Founded in 1895, KTI enjoyed the distinction of being the second Black college established west of the Mississippi. Built in part by its own students, the school became a self-sustaining campus, training them in agriculture, nursing, printing, tailoring, and theology, among other subjects. The story of KTI almost immediately captured Pitts's attention, both because of its grandeur at the time and the ways its absence had impacted the city.
"Thinking that this was the Brown v. the Board of Education city, this should be just like Atlanta with the Black community prospering," Pitts told me, recalling his early observations of Topeka. "Once I found out that the school closed, you can see a direct correlation to the demise of Black businesses and families and communities because it was a hub and many of the business owners had learned their trade from the school."
The benefits both tangible and intangible of any school, particularly one designed with Black students in mind, compelled Pitts not just to educate himself in the history of KTI but also, in the end, to try to reopen it, ushering in a new twenty-first-century version of the school. If its closure was sobering, its later transformation should have been confounding.
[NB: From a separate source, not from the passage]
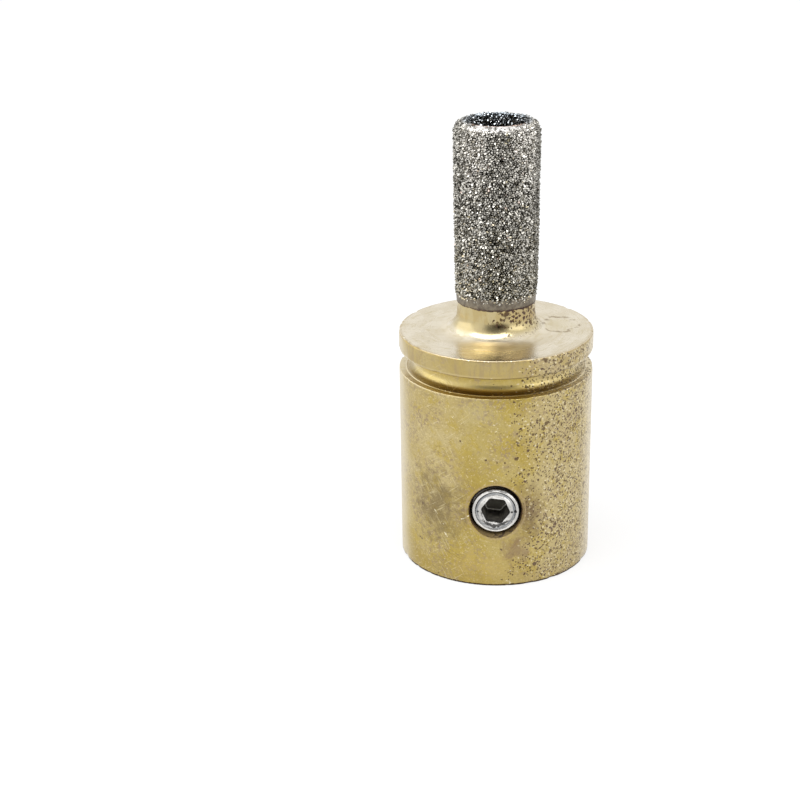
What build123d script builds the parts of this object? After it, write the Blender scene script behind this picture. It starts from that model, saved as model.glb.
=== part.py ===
from build123d import *
from math import radians, sqrt, tan
import os

# Hollow diamond-plated bit for a glass grinder, in millimetres
# The origin is the centre of the flat base, +Z runs up the tube, and the clamp screw faces -Y.

# Hub and flange, turned from 5/8 inch bar, with a 1/16 inch groove below a 1/16 inch flange
hub_diameter = 15.875
hub_height = 16.4
groove_width = 1.5875
groove_depth = 1.43
groove_corner = 0.5
flange_thickness = 1.5875
edge_break = 0.12

# Hollow tube that carries the grit, 1/4 inch across with a 1/32 inch wall
tube_diameter = 6.35
tube_wall = 0.79375
tube_length = 17.0
neck_fillet = 1.5
lip_chamfer = 0.35

# Bore for the grinder's 5/16 inch shaft
shaft_diameter = 7.9375
shaft_clearance = 0.02
shaft_bore_depth = 15.0
bore_mouth_chamfer = 0.5
drill_point_angle = 118

# Clamp screw, M4 with a hex socket and a cup point
screw_diameter = 4.0
screw_length = 3.6
screw_centre_height = 6.65
screw_recess = 0.25
screw_clearance = 0.05
screw_edge_chamfer = 0.15
screw_mouth_diameter = 4.72
screw_mouth_angle = 60
socket_flats = 2.0
socket_depth = 2.4
socket_mouth_chamfer = 0.1
socket_turn = -7
cup_diameter = 1.6
cup_angle = 118

# Electroplated nickel and the grit that it holds
grit_thickness = 0.265
grit_edge_chamfer = 0.15
grit_start_above_flange = 3.0
nickel_thickness = 0.035
nickel_skirt = 0.55
coat_thickness_in_tube = 0.08
coat_depth_in_tube = 2.5
coat_mouth_chamfer = 0.17

# Places that follow from the sizes above
hub_radius = hub_diameter / 2
groove_radius = hub_radius - groove_depth
flange_bottom = hub_height + groove_width
flange_top = flange_bottom + flange_thickness
tube_radius = tube_diameter / 2
passage_radius = tube_radius - tube_wall
tube_top = flange_top + tube_length
shaft_bore_radius = shaft_diameter / 2 + shaft_clearance
screw_radius = screw_diameter / 2
screw_hole_radius = screw_radius + screw_clearance
drill_point_height = shaft_bore_radius / tan(radians(drill_point_angle / 2))
cup_depth = cup_diameter / 2 / tan(radians(cup_angle / 2))
grit_bottom = flange_top + grit_start_above_flange
grit_radius = tube_radius + grit_thickness
coat_top = tube_top + grit_thickness
coat_bore_radius = passage_radius - coat_thickness_in_tube
coat_lip_round = grit_thickness + lip_chamfer / (2 - sqrt(2))
coat_inner_end = tube_top - coat_depth_in_tube
nickel_radius = tube_radius + nickel_thickness
skirt_bottom = grit_bottom - nickel_skirt

# The screw is driven square to the hub's side, so its plane touches the hub's front line.
screw_mouth_plane = Plane(origin=(0, -hub_radius, screw_centre_height), x_dir=(1, 0, 0), z_dir=(0, -1, 0))
screw_face_plane = screw_mouth_plane.offset(-screw_recess)
screw_tip_plane = screw_face_plane.offset(-screw_length)

# Cones stand on their base, and two places closer than this are the same place.
on_base = (Align.CENTER, Align.CENTER, Align.MIN)
same_place = 1e-4


def ring_edges(solid, radius, height):
    """The solid's circular edges of one radius at one height."""
    circles = solid.edges().filter_by(GeomType.CIRCLE)
    level = circles.filter_by(lambda edge: abs(edge.arc_center.Z - height) < same_place)
    return level.filter_by(lambda edge: abs(edge.radius - radius) < same_place)


def corner(sketch, x, y):
    """The sketch's corner nearest to a place."""
    return sketch.vertices().sort_by_distance((x, y, 0))[0]


# Brass body: hub, ring groove, flange and hollow tube in one turned piece
with BuildPart() as brass_body:
    with BuildSketch(Plane.XZ) as turned_profile:
        with BuildLine():
            Polyline(
                (0, 0),
                (hub_radius, 0),
                (hub_radius, hub_height),
                (groove_radius, hub_height),
                (groove_radius, flange_bottom),
                (hub_radius, flange_bottom),
                (hub_radius, flange_top),
                (tube_radius, flange_top),
                (tube_radius, tube_top),
                (0, tube_top),
                close=True,
            )
        make_face()
    revolve(axis=Axis.Z)

    # Round the tube's foot and the groove's corners, and break the flange's and the tube's edges
    fillet(ring_edges(brass_body, tube_radius, flange_top), radius=neck_fillet)
    groove_floor = ring_edges(brass_body, groove_radius, hub_height)
    groove_roof = ring_edges(brass_body, groove_radius, flange_bottom)
    fillet(groove_floor + groove_roof, radius=groove_corner)
    chamfer(ring_edges(brass_body, hub_radius, flange_top), length=edge_break)
    chamfer(ring_edges(brass_body, tube_radius, tube_top), length=lip_chamfer)

    # Shaft bore with its drill point, and the smaller passage that goes on up the tube
    with BuildSketch(Plane.XY):
        Circle(shaft_bore_radius)
    extrude(amount=shaft_bore_depth, mode=Mode.SUBTRACT)
    with Locations((0, 0, shaft_bore_depth)):
        Cone(shaft_bore_radius, 0, drill_point_height, align=on_base, mode=Mode.SUBTRACT)
    with Locations((0, 0, tube_top)):
        Hole(radius=passage_radius)
    chamfer(ring_edges(brass_body, shaft_bore_radius, 0), length=bore_mouth_chamfer)

    # Cross hole for the clamp screw, countersunk where it breaks the hub's side
    with Locations(screw_mouth_plane):
        CounterSinkHole(
            radius=screw_hole_radius,
            counter_sink_radius=screw_mouth_diameter / 2,
            depth=hub_radius,
            counter_sink_angle=screw_mouth_angle,
        )
brass_body.part.label = "brass_body"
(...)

The shock of that change was captured in the moment, more than 40 years ago, when a friend first told Pitts about the school. "At that time, we were standing in his front yard and he kept looking across the street and he started talking about the college and why he came [to Topeka]," said Pitts. "I'm trying to figure out which college he was talking about because all I could see was a prison."
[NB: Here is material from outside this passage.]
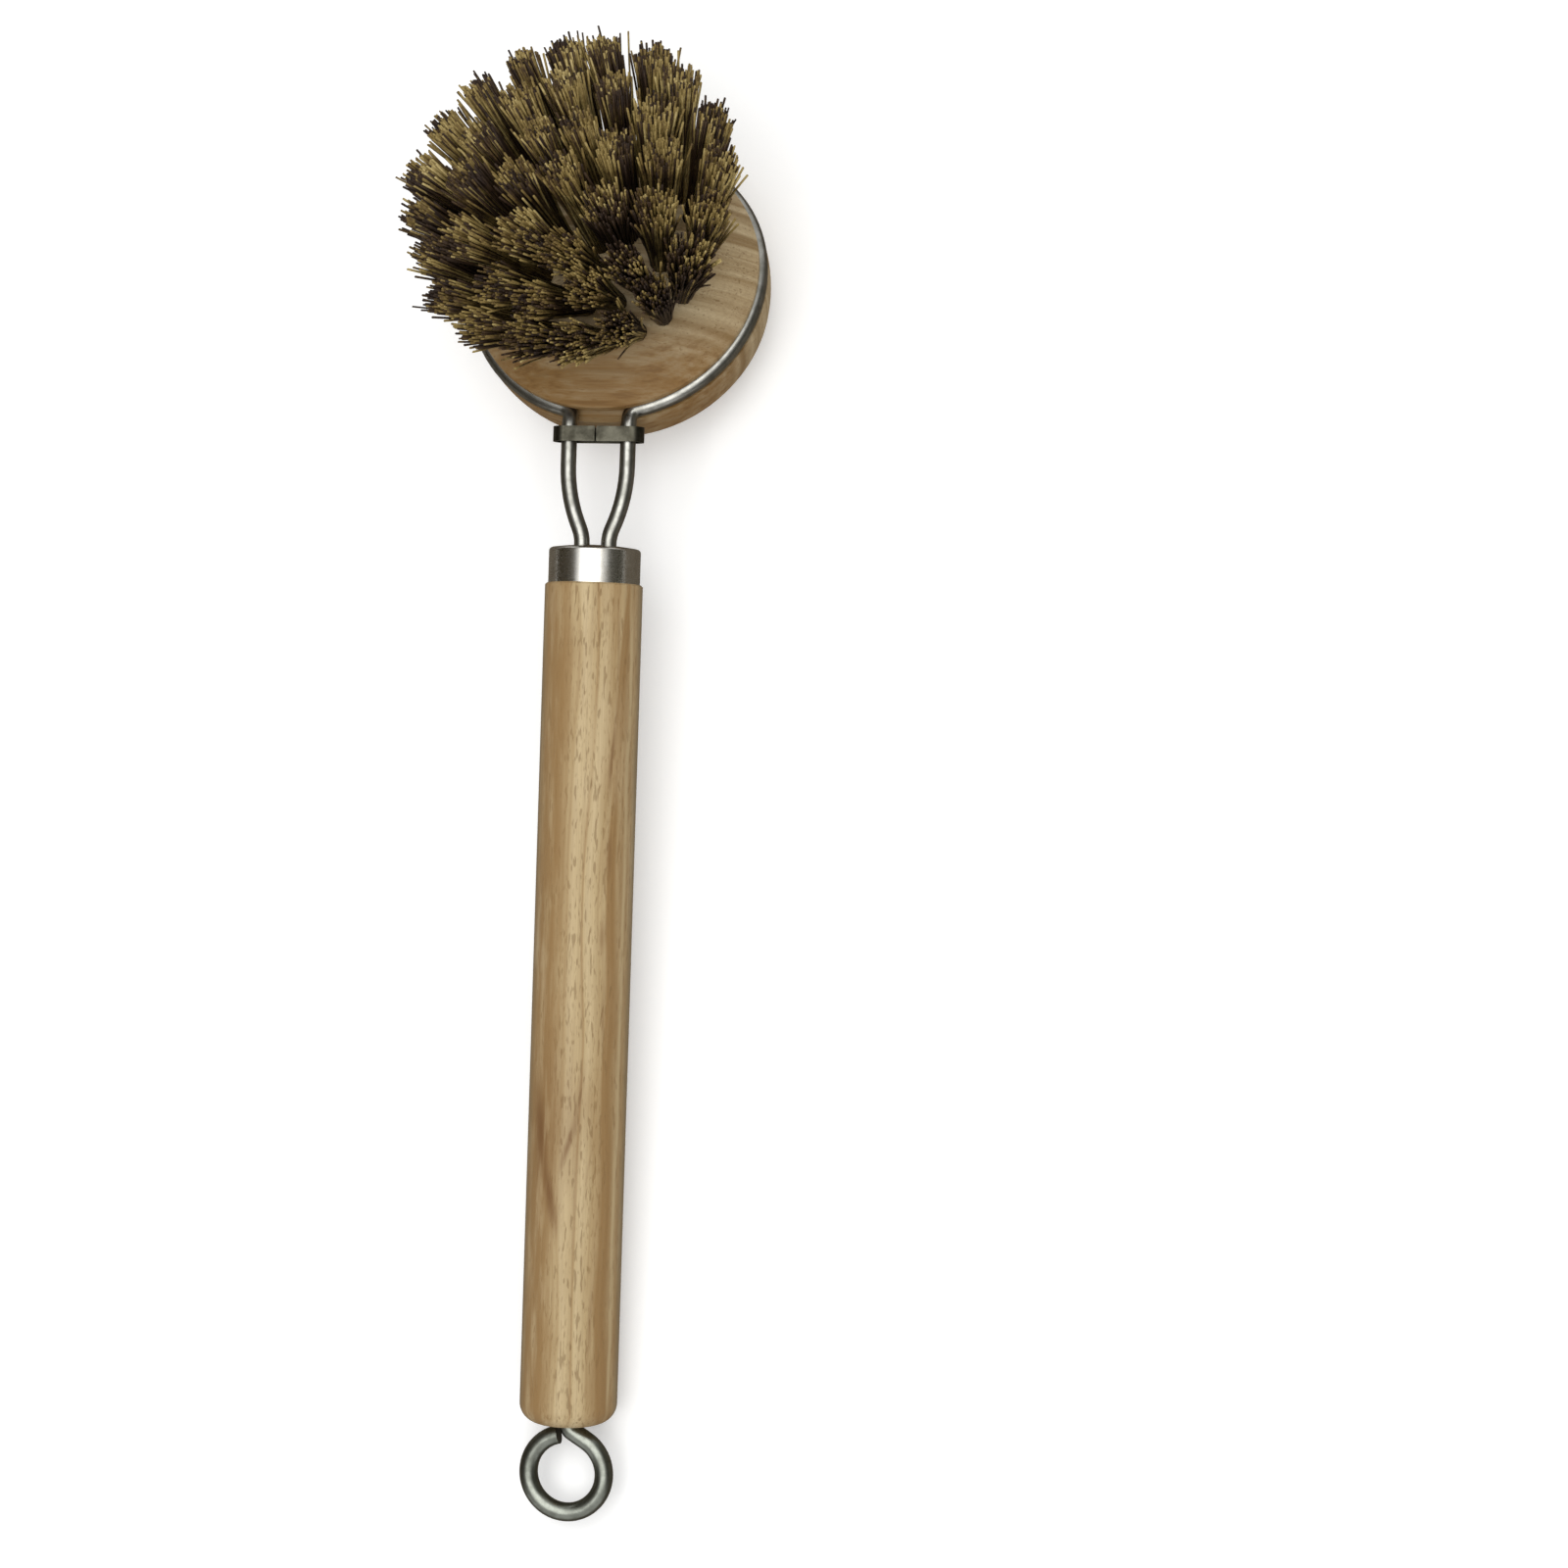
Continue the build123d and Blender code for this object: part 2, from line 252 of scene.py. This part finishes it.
woodGrain = {  # both woods; scales are for each millimetre across, along and across the grain
    "warpScale": (0.06, 0.011, 0.06),
    "ringStops": ((0.3, "brown"), (0.48, "tan"), (0.68, "pale")),
    "driftAcross": 0.12,
    "driftBrown": 0.55,  # how strong the slow drift to brown and to pale is
    "driftPale": 0.5,
    "fibreScale": (3.0, 0.06, 3.0),
    "fibreTint": 0.2,
    "crowdScale": (0.25, 0.05, 0.25),  # pores stand closer in some places
    "crowding": 0.24,
    "poreTint": 0.5,
    "smallPore": 0.5,  # size of the small pores to the large ones
    "smallPoreTint": 0.3,
    "specular": 0.25,
}

blockMarks = {
    "warmSide": (-9.0, -19.0, 0.85),  # mm across the grain, towards the handle
    "warm": (142, 106, 55),
    # dark grain lines, and painted shade near the rim
    "deepGrainAndShade": (112, 80, 40),
    "paintedRimShade": (15.0, 24.5, 0.4),  # mm from the head's axis, and how much darker: painted shade towards the rim
    "rimShadeSides": (6.0, -18.0, 0.25),  # mm across the grain from least to full, and the least share of the painted rim shade
    "lineScale": (0.9, 0.045, 0.9),
    "leastLine": 0.35,
    "deepLines": 0.7,
}


class Wood(Finish):
    # wood with its grain along the piece's own y, and x and z across it, in millimetres

    def __init__(self, name, look, middle, across, grain, outward):
        super().__init__(name)
        self.look = look
        self.spot = self.place(middle, across, grain, outward)
        self.axes = self.node("ShaderNodeSeparateXYZ", {"Vector": self.spot}).outputs
        self.colour = self.growthRings()
        self.addDrift()
        self.fibres = self.noise(self.stretch(self.spot, woodGrain["fibreScale"]), 4.0, 0.65)
        self.tint(self.ease(self.fibres, 0.35, 0.65, woodGrain["fibreTint"], 0.0), look["pore"])
        self.open = self.pores(1.0, 0.0)
        self.tint(self.calc("MULTIPLY", self.open, woodGrain["poreTint"]), look["pore"])
        small = self.pores(woodGrain["smallPore"], 3.0)
        self.tint(self.calc("MULTIPLY", small, woodGrain["smallPoreTint"]), look["pore"])

    def tint(self, share, colour):
        self.colour = self.blend(share, self.colour, paint(*colour))

    def growthRings(self):
        # bands about a far pith, bent by a slow warp along the grain
        look = self.look
        warp = self.noise(self.stretch(self.spot, woodGrain["warpScale"]), 2.0)
        x = self.calc("SUBTRACT", self.axes["X"], look["pith"][0])
        z = self.calc("SUBTRACT", self.axes["Z"], look["pith"][1])
        bent = self.calc("ADD", self.length(x, z), self.calc("MULTIPLY", warp, 2 * look["ringWarp"]))
        rings = self.lineNoise(self.calc("DIVIDE", bent, look["ringWidth"]), 3.0, 0.6)
        return self.ramp(rings, [(stop, paint(*look[shade])) for stop, shade in woodGrain["ringStops"]])

    def addDrift(self):
        across = woodGrain["driftAcross"]
        drifting = self.stretch(self.spot, (across, 1 / self.look["driftLength"], across), (7, 3, 5))
        drift = self.noise(drifting, 2.0, 0.55)
        self.tint(self.ease(drift, 0.5, 0.75, 0.0, woodGrain["driftBrown"]), self.look["brown"])
        self.tint(self.ease(drift, 0.5, 0.25, 0.0, woodGrain["driftPale"]), self.look["pale"])

    def pores(self, size, shift):
        width, length = self.look["poreWidth"] * size, self.look["poreLength"] * size
        each = self.stretch(self.spot, (1 / width, 1 / length, 1 / width), (shift, 0, 0))
        spots = self.noise(each, 1.0, 0.4)
        crowd = self.noise(self.stretch(self.spot, woodGrain["crowdScale"], (2, 9 + shift, 4)), 2.0)
        highest = self.look["poreShare"] + woodGrain["crowding"] / 2
        limit = self.calc("SUBTRACT", highest, self.calc("MULTIPLY", crowd, woodGrain["crowding"]))
        return self.ease(self.calc("SUBTRACT", spots, limit), 0.0, 0.08)

    def close(self):
        look = self.look
        height = self.calc("SUBTRACT", self.calc("MULTIPLY", self.fibres, 0.5), self.open)
        self.bump(height, look["bump"], 0.6)
        self.set(Base_Color=self.colour, Roughness=self.ease(self.fibres, 0.3, 0.7, *look["roughness"]))
        self.set(Specular_IOR_Level=woodGrain["specular"])


def addHandleMarks(wood, marks):
    # streaks and tones at their places round the handle, and painted shade towards its edges
    turn = wood.calc("MULTIPLY", wood.calc("ARCTAN2", wood.axes["X"], wood.axes["Z"]), 180 / math.pi)
    wander = wood.noise(wood.stretch(wood.spot, (0.0, marks["wanderScale"], 0.0), (0, 5, 0)), 3.0)
    turn = wood.calc("ADD", turn, wood.calc("MULTIPLY", wood.calc("SUBTRACT", wander, 0.5), marks["wander"]))
    patches = wood.noise(wood.stretch(wood.spot, marks["patchScale"], (1, 4, 6)), 3.0)
    leastStreak, leastBrown = marks["leastPatch"]
    broken = wood.ease(patches, 0.3, 0.6, leastStreak, 1.0)
    uneven = wood.ease(patches, 0.25, 0.6, leastBrown, 1.0)

    for name in ("brownSide", "brownRight"):
        start, full, strength = marks[name]
        zone = wood.ease(turn, start, full, 0.0, strength)
        wood.tint(wood.calc("MULTIPLY", zone, uneven), wood.look["brown"])
    # painted shade towards both edges of the handle
    for name in ("paintedShadeRight", "paintedShadeLeft"):
        start, full, strength = marks[name]
        wood.tint(wood.ease(turn, start, full, 0.0, strength), marks["paintedEdgeShade"])

    middle, width, strength = marks["paleLine"]
    off = wood.calc("ABSOLUTE", wood.calc("SUBTRACT", turn, middle))
    wood.tint(wood.calc("MULTIPLY", wood.ease(off, 0.0, width, strength, 0.0), broken), marks["light"])

    for middle, middleTurn, length, width, slant, strength in marks["streaks"]:
        onward = wood.calc("SUBTRACT", wood.axes["Y"], middle)
        aside = wood.calc("SUBTRACT", turn, middleTurn)
        aside = wood.calc("SUBTRACT", aside, wood.calc("MULTIPLY", onward, slant))
        away = wood.length(wood.calc("DIVIDE", onward, length), wood.calc("DIVIDE", aside, width))
        wood.tint(wood.calc("MULTIPLY", wood.ease(away, 0.0, 1.0, strength, 0.0), broken), marks["dark"])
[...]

Retaliation for Brown v. Board of Education?
KTI's role in contributing to the rise of local business owners speaks to the importance of vocational training for young Black students nationwide at the time. Throughout the late nineteenth and early twentieth centuries, such training was the underpinning of many Black secondary schools and colleges. Most of them focused on specific trades with the goal not just of preparing their students for decent, steady work but also indoctrinating them with values like industriousness, efficiency, and self-reliance.
Perhaps the best-known and most influential leader of that pedagogical approach was Booker T. Washington, founder of the Tuskegee Institute in Alabama. He crafted its curriculum in a way that married vocational trades to academic study and famously instructed Blacks to "cast down their bucket where they are" and acquire the skills needed to take care of themselves.
Though a controversial stance at the time, Washington's invitation encapsulated the mission of Tuskegee and came to serve as a model for other Black vocational schools, including KTI. In fact, the school's founders, Lizzie Riddick and Edward Stephens, would successfully enlist the support of Washington when establishing KTI and former Tuskegee professors and directors would go on to hold prominent positions there. As only the second historically Black college established west of the Mississippi River, the Topeka-based school would come to be known locally as "the Tuskegee of the West."